Lastly, and this is more of a question, is Caurib ever said to be an Eater? I thought she was whatever sort of witch they had up north, more like Bayaz than Khalul. Thus giving a "new" sort of Abercrombie-magician.
Dylan Tullos
9. dptullos

While Abercrombie's narrators are usually unreliable, there is significant evidence to support the belief that West is an excellent officer, while there is effectively no evidence supporting his incompetence.

We already know that West goes the extra mile to ensure that his soldiers have their equipment. We know that Marshal Burr chose him to babysit Prince Ladisla, and that West predicts the disaster and does everything in his power to prevent it. In an army whose officers are usually born into their positions, West fought his way up without aristocratic patrons or money. Nobles can get promoted for being good fencers and lucky survivors; if a commoner rises to West's position, it's because he earned it.

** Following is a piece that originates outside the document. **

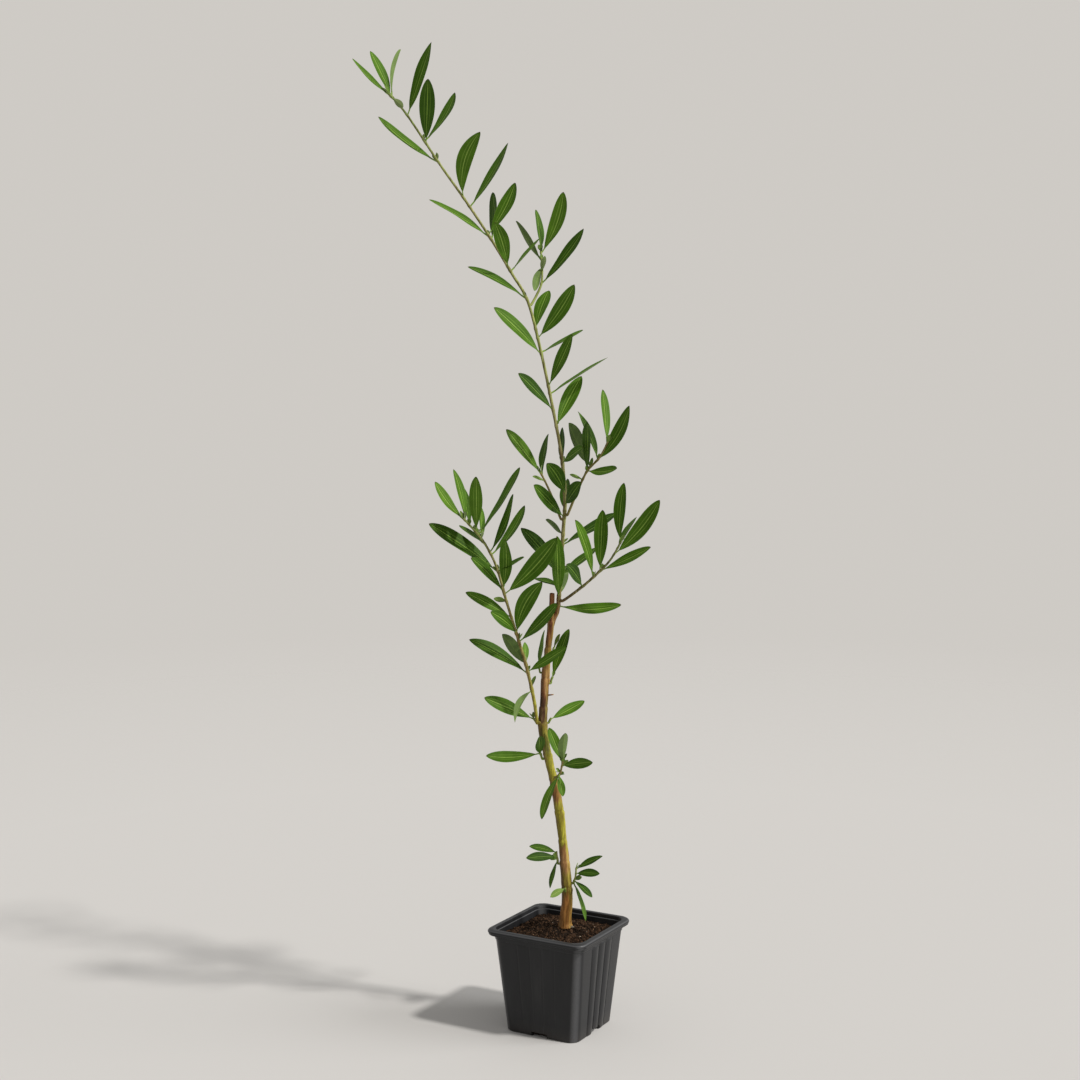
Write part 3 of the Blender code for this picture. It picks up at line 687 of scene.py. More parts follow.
def bark_group():
    """Where young bark is furrowed, rubbed or pitted, how far up it is, and whether it faces right, where
    light is painted, or left, where shade is painted.
    """
    group, wiring, given, result = node_group(
        "bark_growth", (("Foot", 0.0), ("Top", 1.0), ("Grain", 0.5), ("Blotch", 0.5)),
        ("Up", "Right", "Left", "Furrow", "Rubbed", "Pores"))
    grain = given["Grain"]
    blotch = given["Blotch"]
    climb = wiring.spread(wiring.axes("Object")["Z"], given["Foot"], given["Top"], 0.0, 1.0)
    wander = wiring.spread(blotch, 0.3, 0.7, -0.02, 0.02)
    faced = wiring.add("TexCoord", {}).outputs["Normal"]
    to_the_right = (cos(PLANT_TURN), sin(PLANT_TURN), 0)
    facing = wiring.vector_step("DOT_PRODUCT", faced, to_the_right)["Value"]
    patches = wiring.spread(blotch, 0.35, 0.6, 0.3, 1.0)
    # Painted light on the side that faces right, towards the lamps, and painted shade on the side that faces
    # left
    lit_side = wiring.spread(facing, 0.15, 0.75, 0.0, 1.0)
    shaded_side = wiring.spread(facing, -0.1, -0.8, 0.0, 1.0)
    wiring.set_inputs(result, {
        "Up": wiring.calculate("ADD", climb, wander),
        "Right": wiring.calculate("MULTIPLY", lit_side, patches),
        "Left": wiring.calculate("MULTIPLY", shaded_side, patches),
        "Furrow": wiring.spread(blotch, 0.36, 0.5, 0.75, 0.0),
        "Rubbed": wiring.spread(blotch, 0.56, 0.68, 0.0, 0.3),
        "Pores": wiring.spread(grain, 0.35, 0.62, 0.75, 0.0),
    })
    return group


BARK_GROWTH = bark_group()
FURROW_TINT = (0.42, 0.34, 0.26)
RUBBED_BARK = (0.66, 0.53, 0.26)
PORE_TINT = (0.38, 0.27, 0.18)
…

We may see the world from West's biased POV, but that doesn't mean we can't judge West's decisions on their own merits. He breaks convicts out of a penal colony to get his men the weapons they need, putting himself in danger from the Inquisition so that they can have a chance. He consistently tries to keep Prince Ladisla from making unsafe decisions that lead to the destruction of the army. Ladisla doesn't listen, and his army is wiped out. It doesn't matter how biased West's beliefs are if the results keep agreeing with him.

General Kroy can be a preening martinet and a good officer. His rivalry here and now with General Poulder may distract him and keep him from performing as well as he could; later, in The Heroes, he is an older, wiser man who is less concerned with advancing his career and more concerned by the consequences of his actions.